- [WRITTEN EXERCISE]: Produce word for word the lines of the data below running from the one that has "for label, piece" to the one that has "obj.matrix_parent_inverse = Matrix.Identity(4)", inclusive, and no others.

**** DATASET SECTION ****

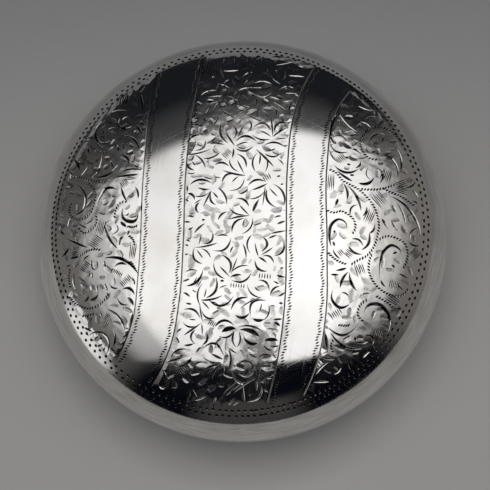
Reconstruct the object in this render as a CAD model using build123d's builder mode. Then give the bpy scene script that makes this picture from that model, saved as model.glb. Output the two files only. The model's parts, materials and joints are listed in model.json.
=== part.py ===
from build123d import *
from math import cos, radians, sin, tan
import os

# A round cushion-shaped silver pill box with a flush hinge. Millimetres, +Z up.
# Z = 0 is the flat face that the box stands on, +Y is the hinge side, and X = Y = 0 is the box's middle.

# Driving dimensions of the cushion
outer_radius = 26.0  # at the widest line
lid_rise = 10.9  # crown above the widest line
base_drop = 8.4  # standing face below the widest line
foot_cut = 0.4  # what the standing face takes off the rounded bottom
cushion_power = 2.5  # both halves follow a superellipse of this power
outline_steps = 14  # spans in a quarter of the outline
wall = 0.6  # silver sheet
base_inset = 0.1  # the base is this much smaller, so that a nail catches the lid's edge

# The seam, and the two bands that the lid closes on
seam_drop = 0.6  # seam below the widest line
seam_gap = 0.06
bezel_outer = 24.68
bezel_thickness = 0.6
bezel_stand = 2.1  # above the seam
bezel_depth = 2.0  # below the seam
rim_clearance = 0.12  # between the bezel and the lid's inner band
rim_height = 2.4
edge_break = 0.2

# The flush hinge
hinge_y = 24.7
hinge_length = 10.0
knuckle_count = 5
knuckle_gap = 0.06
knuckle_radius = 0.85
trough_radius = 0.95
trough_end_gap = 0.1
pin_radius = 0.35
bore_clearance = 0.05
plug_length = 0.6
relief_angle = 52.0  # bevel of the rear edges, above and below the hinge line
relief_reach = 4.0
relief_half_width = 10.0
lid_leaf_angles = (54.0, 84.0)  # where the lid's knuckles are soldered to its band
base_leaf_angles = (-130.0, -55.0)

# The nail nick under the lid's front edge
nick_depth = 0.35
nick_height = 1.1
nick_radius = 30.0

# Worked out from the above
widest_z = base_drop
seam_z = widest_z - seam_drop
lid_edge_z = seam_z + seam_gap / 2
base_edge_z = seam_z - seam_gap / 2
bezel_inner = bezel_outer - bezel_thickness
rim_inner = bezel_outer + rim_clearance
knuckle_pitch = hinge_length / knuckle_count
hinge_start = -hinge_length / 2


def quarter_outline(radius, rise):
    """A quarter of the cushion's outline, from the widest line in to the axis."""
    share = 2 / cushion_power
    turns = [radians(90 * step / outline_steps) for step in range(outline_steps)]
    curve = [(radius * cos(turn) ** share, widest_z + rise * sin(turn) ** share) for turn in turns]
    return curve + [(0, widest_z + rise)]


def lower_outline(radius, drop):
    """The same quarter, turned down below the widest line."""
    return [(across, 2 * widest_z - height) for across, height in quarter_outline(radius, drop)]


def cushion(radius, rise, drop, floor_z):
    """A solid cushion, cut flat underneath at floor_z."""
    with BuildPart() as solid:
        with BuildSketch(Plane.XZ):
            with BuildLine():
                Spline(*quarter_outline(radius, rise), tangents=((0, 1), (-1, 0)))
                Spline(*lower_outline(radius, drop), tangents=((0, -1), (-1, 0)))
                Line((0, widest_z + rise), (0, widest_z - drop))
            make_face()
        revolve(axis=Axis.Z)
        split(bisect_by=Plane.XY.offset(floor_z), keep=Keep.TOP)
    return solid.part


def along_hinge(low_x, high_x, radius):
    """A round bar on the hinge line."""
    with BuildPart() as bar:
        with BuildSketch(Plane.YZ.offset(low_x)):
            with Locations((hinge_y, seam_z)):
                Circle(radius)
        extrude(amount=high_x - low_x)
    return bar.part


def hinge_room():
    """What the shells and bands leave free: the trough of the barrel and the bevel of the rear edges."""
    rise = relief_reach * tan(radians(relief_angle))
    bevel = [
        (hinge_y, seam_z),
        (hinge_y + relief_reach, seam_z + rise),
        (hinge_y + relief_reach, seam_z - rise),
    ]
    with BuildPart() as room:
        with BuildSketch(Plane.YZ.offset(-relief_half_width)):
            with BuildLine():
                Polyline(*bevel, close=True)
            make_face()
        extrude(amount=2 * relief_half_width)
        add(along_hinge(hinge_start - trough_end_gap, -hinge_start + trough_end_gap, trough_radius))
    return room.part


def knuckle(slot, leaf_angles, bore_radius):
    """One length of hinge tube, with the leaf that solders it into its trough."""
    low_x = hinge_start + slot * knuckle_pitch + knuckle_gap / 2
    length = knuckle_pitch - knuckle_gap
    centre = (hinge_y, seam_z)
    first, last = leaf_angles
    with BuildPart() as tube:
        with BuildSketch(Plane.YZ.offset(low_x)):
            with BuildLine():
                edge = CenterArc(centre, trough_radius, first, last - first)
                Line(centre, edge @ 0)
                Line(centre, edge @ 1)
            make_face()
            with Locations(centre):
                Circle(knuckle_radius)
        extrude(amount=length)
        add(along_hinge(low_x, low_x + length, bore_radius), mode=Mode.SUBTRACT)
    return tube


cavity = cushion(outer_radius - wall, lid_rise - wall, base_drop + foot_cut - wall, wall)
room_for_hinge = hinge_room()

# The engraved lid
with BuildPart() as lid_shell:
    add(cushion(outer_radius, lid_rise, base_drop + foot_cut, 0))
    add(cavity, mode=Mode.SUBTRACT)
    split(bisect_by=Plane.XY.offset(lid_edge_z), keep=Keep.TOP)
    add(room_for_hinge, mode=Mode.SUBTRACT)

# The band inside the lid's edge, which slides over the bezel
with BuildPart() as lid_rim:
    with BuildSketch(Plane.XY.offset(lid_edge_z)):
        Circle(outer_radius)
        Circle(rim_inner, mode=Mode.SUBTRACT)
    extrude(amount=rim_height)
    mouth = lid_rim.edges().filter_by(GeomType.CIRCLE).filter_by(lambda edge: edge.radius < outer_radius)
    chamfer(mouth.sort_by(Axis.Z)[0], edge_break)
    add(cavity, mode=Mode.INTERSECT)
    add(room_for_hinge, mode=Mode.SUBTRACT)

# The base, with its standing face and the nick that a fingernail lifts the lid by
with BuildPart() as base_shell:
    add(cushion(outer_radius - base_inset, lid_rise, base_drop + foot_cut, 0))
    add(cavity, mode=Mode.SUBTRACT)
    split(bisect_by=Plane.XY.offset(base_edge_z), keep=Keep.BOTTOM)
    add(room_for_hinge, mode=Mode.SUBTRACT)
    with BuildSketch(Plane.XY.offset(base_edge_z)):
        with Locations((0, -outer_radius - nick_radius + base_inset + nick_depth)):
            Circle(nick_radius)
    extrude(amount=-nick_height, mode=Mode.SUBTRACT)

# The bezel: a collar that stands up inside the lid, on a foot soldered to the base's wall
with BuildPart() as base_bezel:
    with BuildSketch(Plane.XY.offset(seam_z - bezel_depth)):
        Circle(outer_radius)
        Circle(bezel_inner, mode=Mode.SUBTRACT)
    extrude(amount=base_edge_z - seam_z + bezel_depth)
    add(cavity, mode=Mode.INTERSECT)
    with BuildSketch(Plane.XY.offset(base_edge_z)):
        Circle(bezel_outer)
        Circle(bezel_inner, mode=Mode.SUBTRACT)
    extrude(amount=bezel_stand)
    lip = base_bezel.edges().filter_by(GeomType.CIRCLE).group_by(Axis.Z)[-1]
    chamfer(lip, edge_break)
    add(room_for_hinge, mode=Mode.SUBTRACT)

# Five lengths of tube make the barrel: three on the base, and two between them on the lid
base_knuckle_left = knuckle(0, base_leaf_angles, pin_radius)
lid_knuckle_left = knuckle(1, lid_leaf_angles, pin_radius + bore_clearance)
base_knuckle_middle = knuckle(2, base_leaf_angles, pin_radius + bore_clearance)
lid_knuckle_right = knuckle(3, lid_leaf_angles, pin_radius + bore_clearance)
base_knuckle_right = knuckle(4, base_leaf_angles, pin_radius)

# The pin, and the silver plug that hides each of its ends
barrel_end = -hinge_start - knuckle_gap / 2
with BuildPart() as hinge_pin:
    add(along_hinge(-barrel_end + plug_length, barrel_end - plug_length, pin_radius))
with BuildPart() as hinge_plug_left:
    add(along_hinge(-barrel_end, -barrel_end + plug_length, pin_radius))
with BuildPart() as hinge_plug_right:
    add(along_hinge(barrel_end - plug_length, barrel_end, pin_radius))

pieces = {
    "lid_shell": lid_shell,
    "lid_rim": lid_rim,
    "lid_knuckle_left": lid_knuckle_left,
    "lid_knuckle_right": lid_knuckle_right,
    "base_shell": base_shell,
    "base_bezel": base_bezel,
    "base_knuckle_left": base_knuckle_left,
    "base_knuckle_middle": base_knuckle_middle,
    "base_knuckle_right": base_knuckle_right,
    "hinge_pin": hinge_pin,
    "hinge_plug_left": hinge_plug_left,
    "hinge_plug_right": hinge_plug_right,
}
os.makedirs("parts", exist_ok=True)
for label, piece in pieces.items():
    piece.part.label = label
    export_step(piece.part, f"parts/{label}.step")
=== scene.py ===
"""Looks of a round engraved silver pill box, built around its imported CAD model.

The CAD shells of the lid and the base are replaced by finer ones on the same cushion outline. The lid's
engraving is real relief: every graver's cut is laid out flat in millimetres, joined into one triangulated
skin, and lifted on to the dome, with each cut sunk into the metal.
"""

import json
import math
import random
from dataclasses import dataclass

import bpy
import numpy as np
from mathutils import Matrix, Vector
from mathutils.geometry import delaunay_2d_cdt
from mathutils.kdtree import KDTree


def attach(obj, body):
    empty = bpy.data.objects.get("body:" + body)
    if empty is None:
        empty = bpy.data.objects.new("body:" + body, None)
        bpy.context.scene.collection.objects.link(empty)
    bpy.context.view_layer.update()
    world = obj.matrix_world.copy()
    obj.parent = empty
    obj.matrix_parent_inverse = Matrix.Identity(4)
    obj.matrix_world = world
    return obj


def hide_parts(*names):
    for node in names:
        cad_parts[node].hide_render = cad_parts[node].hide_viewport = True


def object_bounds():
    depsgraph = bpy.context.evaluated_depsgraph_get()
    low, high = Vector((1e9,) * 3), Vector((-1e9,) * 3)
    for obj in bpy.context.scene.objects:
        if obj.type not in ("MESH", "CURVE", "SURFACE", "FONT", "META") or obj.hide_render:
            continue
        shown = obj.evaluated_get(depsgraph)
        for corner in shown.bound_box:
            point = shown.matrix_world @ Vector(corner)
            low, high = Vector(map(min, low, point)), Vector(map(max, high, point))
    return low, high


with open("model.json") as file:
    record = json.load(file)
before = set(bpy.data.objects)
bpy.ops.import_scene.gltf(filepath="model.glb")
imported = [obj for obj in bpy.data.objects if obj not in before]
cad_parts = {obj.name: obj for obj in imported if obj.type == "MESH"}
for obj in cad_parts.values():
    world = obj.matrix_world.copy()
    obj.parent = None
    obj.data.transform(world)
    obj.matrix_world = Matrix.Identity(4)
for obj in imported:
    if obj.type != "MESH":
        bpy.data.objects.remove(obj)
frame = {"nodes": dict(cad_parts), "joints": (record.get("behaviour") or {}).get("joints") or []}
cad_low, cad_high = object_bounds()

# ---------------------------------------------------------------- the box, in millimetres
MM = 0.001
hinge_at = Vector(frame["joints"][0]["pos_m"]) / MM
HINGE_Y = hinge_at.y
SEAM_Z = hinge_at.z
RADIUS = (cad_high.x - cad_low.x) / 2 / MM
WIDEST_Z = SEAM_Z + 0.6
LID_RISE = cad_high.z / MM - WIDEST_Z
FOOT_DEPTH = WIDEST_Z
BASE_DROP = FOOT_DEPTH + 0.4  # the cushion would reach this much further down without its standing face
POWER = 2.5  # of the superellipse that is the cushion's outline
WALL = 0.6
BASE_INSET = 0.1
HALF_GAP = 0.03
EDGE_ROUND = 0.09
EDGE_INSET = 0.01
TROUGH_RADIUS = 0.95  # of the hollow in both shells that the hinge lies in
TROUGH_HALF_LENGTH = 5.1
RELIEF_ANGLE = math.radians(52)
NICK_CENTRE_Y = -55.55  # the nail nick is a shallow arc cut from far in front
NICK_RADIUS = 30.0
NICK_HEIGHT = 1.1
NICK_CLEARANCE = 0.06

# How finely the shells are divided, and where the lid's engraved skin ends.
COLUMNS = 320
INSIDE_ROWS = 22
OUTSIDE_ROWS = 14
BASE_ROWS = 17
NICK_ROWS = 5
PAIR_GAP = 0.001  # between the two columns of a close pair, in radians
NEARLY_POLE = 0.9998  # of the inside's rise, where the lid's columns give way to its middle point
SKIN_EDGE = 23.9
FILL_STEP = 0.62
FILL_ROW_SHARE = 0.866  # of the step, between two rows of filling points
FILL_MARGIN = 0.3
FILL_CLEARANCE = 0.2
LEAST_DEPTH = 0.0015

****

- [WRITTEN ANSWER]:
for label, piece in pieces.items():
    piece.part.label = label
    export_step(piece.part, f"parts/{label}.step")
=== scene.py ===
"""Looks of a round engraved silver pill box, built around its imported CAD model.

The CAD shells of the lid and the base are replaced by finer ones on the same cushion outline. The lid's
engraving is real relief: every graver's cut is laid out flat in millimetres, joined into one triangulated
skin, and lifted on to the dome, with each cut sunk into the metal.
"""

import json
import math
import random
from dataclasses import dataclass

import bpy
import numpy as np
from mathutils import Matrix, Vector
from mathutils.geometry import delaunay_2d_cdt
from mathutils.kdtree import KDTree


def attach(obj, body):
    empty = bpy.data.objects.get("body:" + body)
    if empty is None:
        empty = bpy.data.objects.new("body:" + body, None)
        bpy.context.scene.collection.objects.link(empty)
    bpy.context.view_layer.update()
    world = obj.matrix_world.copy()
    obj.parent = empty
    obj.matrix_parent_inverse = Matrix.Identity(4)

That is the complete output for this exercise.